# [WORK TO COMPLETE]
Examine the material below. Gather every line in which the string "empty" appears.

# [INFORMATION SUPPLIED]
start

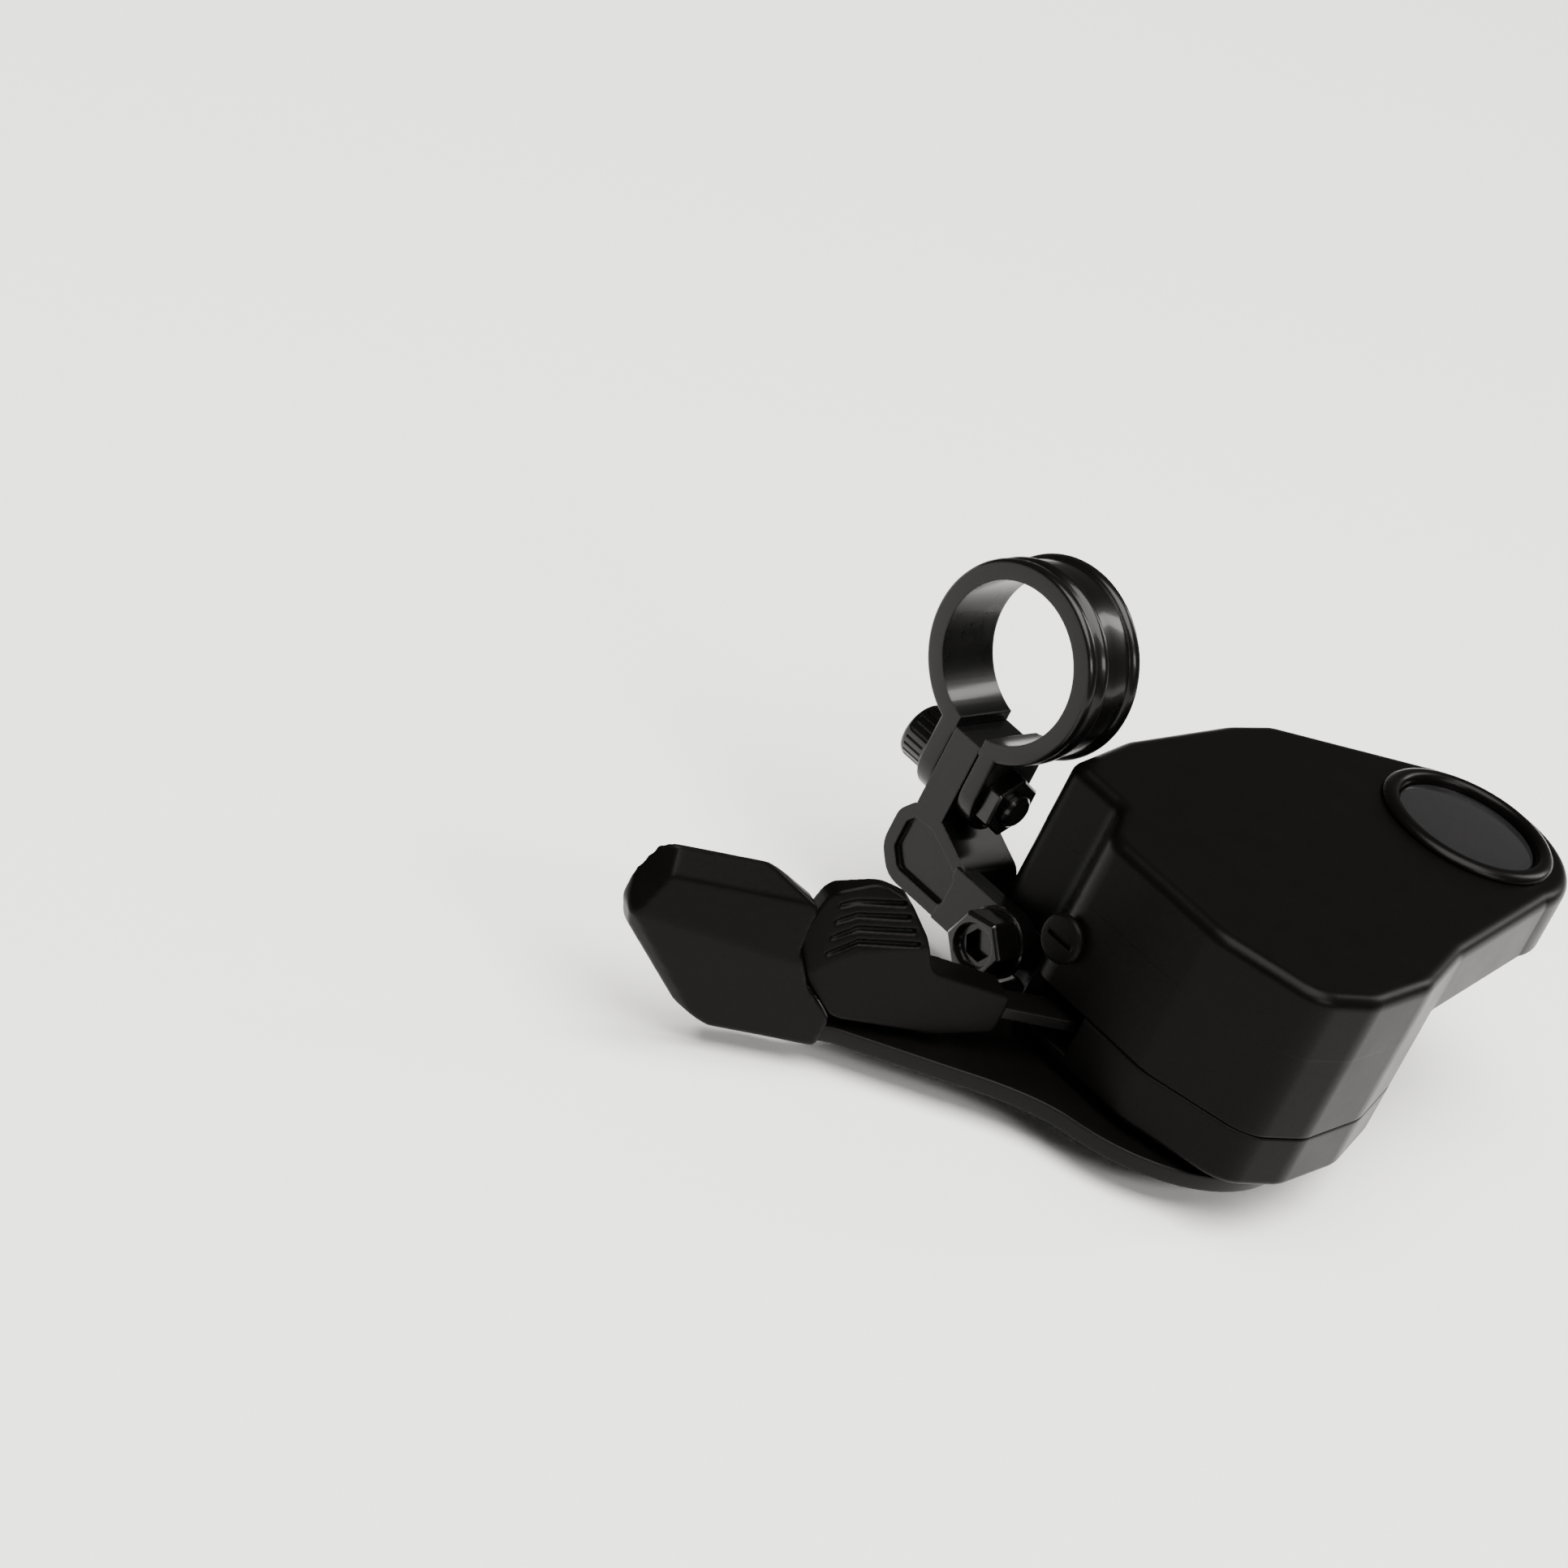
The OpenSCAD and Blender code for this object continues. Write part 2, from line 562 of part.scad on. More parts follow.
module main_plate(grow = 0) {
    at_axle() translate([0, 0, hub_z - grow]) linear_extrude(lever_t + 2 * grow) {
        circle(hub_r + grow);
        rotate(lever_angle) polygon([[hub_r - 9, -hub_r + 6.5], [main_reach - 34, -3.4 - grow],
            [main_reach - 22 + grow, -2.4 - grow], [main_reach - 22 + grow, 2.9 + grow],
            [main_reach - 38, 2.9 + grow], [hub_r - 3.6, 11]]);
    }
}

module main_lever() color("#1e1d1c") {
    difference() {
        main_plate();
        at_axle() disc(axle_r + fit, hub_z - 1, hub_top_z + 1);
    }
}

module main_paddle() color("#232120") {
    difference() {
        union() {
            blade(main_pts, main_blade_t, 2.1);
            blade(heel_pts, 4, -1.9);
            at_axle(lever_angle) prism([[main_reach - 37, -4.6], [main_reach - 20, -3.6],
                [main_reach - 20, 4], [main_reach - 37, 4]], hub_z - 0.7, hub_top_z + 0.8);
        }
        main_plate(0.02);
    }
}

module main_lever_spring() color("#9b9da0") {
    at_axle() wire(helix(sleeve_r + 0.9, release_top_z + 0.7, 0.85, 1.75), 0.4, 6);
}

module release_plate(grow = 0) {
    at_axle() {
        translate([0, 0, release_z - grow]) linear_extrude(plate_t + 2 * grow) {
            circle(sleeve_r + 4);
            rotate(lever_angle) polygon([[0, -3 - grow], [release_reach - 12 + grow, -1.6 - grow],
                [release_reach - 12 + grow, 1.8 + grow], [0, 3 + grow]]);
            rotate(trip_angle) translate([0, -2.2]) square([trip_ring, 4.4]);
            rotate(trip_angle) translate([trip_ring, 0]) circle(2.4);
        }
        rotate([0, 0, trip_angle]) translate([trip_ring, 0, 0]) disc(1.2, release_top_z - 0.5, drum_z);
    }
}

module release_lever() color("#86888b") {
    difference() {
        release_plate();
        at_axle() disc(sleeve_r + fit, release_z - 1, release_top_z + 1);
    }
}

module release_paddle() color("#242221") {
    difference() {
        blade(release_pts, release_blade_t, 0.4);
        release_plate(0.02);
        for (k = [0:3]) at_axle(lever_angle) translate([release_reach - 5 - k * 0.8, 2.9, bottom_z + 17.6 - k * 1.9])
            rotate([0, 16, 0]) cube([12 - k, 0.9, 0.6], center = true);
    }
}

module release_spring() color("#9b9da0") {
    at_axle() wire(helix(sleeve_r + 3.1, floor_top_z + 0.55, 0.8, 1.5), 0.35, 6);
}

module release_spacer() color("#c9c6bd") {
    at_axle() difference() {
        disc(sleeve_r + 1.8, floor_top_z + 0.05, release_z - 0.1);
        disc(sleeve_r + fit, bottom_z, release_z + 1);
    }
}

module barrel_adjuster() color("#191817") {
    x0 = inner_x - 8.3;
    translate([0, cable_y, groove_z]) difference() {
        union() {
            cyl_x(2.5, x0 - 1, inner_x + 1);
            cyl_x(knob_d / 2 - 0.5, x0 - adjuster_len * 0.6, x0 - 0.2);
            for (k = [0:11]) rotate([k * 30, 0, 0]) translate([0, knob_d / 2 - 0.8, 0])
                cyl_x(0.8, x0 - adjuster_len * 0.56, x0 - 1);
            cyl_x(housing_d / 2 + 1.2, x0 - adjuster_len, x0 - 2);
        }
        cyl_x(housing_d / 2, x0 - adjuster_len - 1, x0 - adjuster_len + 9);
        cyl_x(0.9, x0 - adjuster_len, inner_x + 2);
        difference() {
            cyl_x(knob_d / 2 - 1.3, x0 - 2.6, x0);
            cyl_x(2.5, x0 - 3, x0 + 1);
        }
    }
}

module adjuster_spring() color("#9b9da0") {
    translate([inner_x - 8.3 - 2.4, cable_y, groove_z]) rotate([0, 90, 0])
        wire(helix((2.5 + knob_d / 2 - 1.3) / 2, 0.2, 0.9, 2), 0.28, 6);
}

module cable_port_plug() color("#201f1e") {
    translate([side_x - wall, cable_y, groove_z]) difference() {
        union() {
            cyl_x(2.4 - fit, 0, wall + 0.3);
            cyl_x(3.4, wall + 0.3, wall + 1.5);
        }
        translate([wall + 0.9, -2.2, -0.4]) cube([1, 4.4, 0.8]);
    }
}

clamp_band();
clamp_bolt();
clamp_nut();
bracket();
bracket_bolt();
upper_housing();
lower_housing();
housing_screws();
base_plate();
plate_screws();
display_bezel();
display_lens();
dial_plate();
gear_pointer();
display_rack();
main_axle();
axle_washer();
axle_nut();
thrust_washer();
cable_drum();
ratchet_wheel();
drum_spring();
feed_pawl();
feed_pawl_pin();
feed_pawl_spring();
hold_pawl();
hold_pawl_pin();
hold_pawl_spring();
pawl_carrier();
main_lever();
main_paddle();
main_lever_spring();
release_lever();
release_paddle();
release_spring();
release_spacer();
barrel_adjuster();
adjuster_spring();
cable_port_plug();
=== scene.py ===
import json
import math
import bpy
import bmesh
from mathutils import Matrix, Vector


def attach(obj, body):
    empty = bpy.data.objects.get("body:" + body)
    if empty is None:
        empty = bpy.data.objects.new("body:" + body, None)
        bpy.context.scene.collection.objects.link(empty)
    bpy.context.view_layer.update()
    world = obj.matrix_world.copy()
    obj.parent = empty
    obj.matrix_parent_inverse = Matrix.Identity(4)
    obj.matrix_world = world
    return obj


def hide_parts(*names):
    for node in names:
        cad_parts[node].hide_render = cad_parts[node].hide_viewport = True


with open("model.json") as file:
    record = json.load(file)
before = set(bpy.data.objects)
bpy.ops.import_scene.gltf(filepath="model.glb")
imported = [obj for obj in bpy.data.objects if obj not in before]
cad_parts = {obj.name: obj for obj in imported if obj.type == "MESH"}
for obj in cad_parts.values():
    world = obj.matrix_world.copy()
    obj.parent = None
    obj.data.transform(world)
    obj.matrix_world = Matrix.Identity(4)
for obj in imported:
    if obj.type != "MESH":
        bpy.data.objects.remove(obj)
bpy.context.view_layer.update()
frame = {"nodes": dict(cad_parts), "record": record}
nodes = frame["nodes"]
MM = 0.001


def sin(a):
    return math.sin(math.radians(a))


def cos(a):
    return math.cos(math.radians(a))


# ---------------------------------------------------------------- camera, floor and light
right = Vector((-0.6410, 0.6494, 0.4090))
up = Vector((-0.0880, -0.5916, 0.8016))
back = Vector((0.7630, 0.4770, 0.4359))
cam_data = bpy.data.cameras.new("camera")
cam_data.lens = 171.7
cam_data.sensor_width = 36
cam_data.clip_end = 60
camera = bpy.data.objects.new("camera", cam_data)
pose = Matrix.Identity(4)
for i in range(3):
    pose[i][0], pose[i][1], pose[i][2] = right[i], up[i], back[i]
pose.translation = Vector((0.7856, 0.4655, 0.4094))
camera.matrix_world = pose
bpy.context.scene.collection.objects.link(camera)
bpy.context.scene.camera = camera

world = bpy.data.worlds.new("studio")
world.use_nodes = True
world.node_tree.nodes["Background"].inputs[0].default_value = (1.0, 0.985, 0.97, 1)
world.node_tree.nodes["Background"].inputs[1].default_value = 0.17
bpy.context.scene.world = world


def softbox(name, place, aim, size, power, warm=1.0):
    data = bpy.data.lights.new(name, "AREA")
    data.shape = "RECTANGLE"
    data.size, data.size_y = size
    data.energy = power
    data.color = (1.0, 0.98 * warm, 0.95 * warm)
    lamp = bpy.data.objects.new(name, data)
    lamp.location = place
    way = Vector(aim) - Vector(place)
    lamp.rotation_euler = way.to_track_quat("-Z", "Y").to_euler()
    bpy.context.scene.collection.objects.link(lamp)


softbox("overhead", (0.3, 0.4, 1.7), (0, 0, 0), (1.7, 1.7), 116)
softbox("key", (0.2, 1.4, 0.8), (0, 0.03, 0), (0.8, 0.3), 13)
softbox("rim", (-1.5, 0.3, 0.9), (0, 0.03, 0), (0.3, 1.0), 14)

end

# [IN RESPONSE]
    empty = bpy.data.objects.get("body:" + body)
    if empty is None:
        empty = bpy.data.objects.new("body:" + body, None)
        bpy.context.scene.collection.objects.link(empty)
    obj.parent = empty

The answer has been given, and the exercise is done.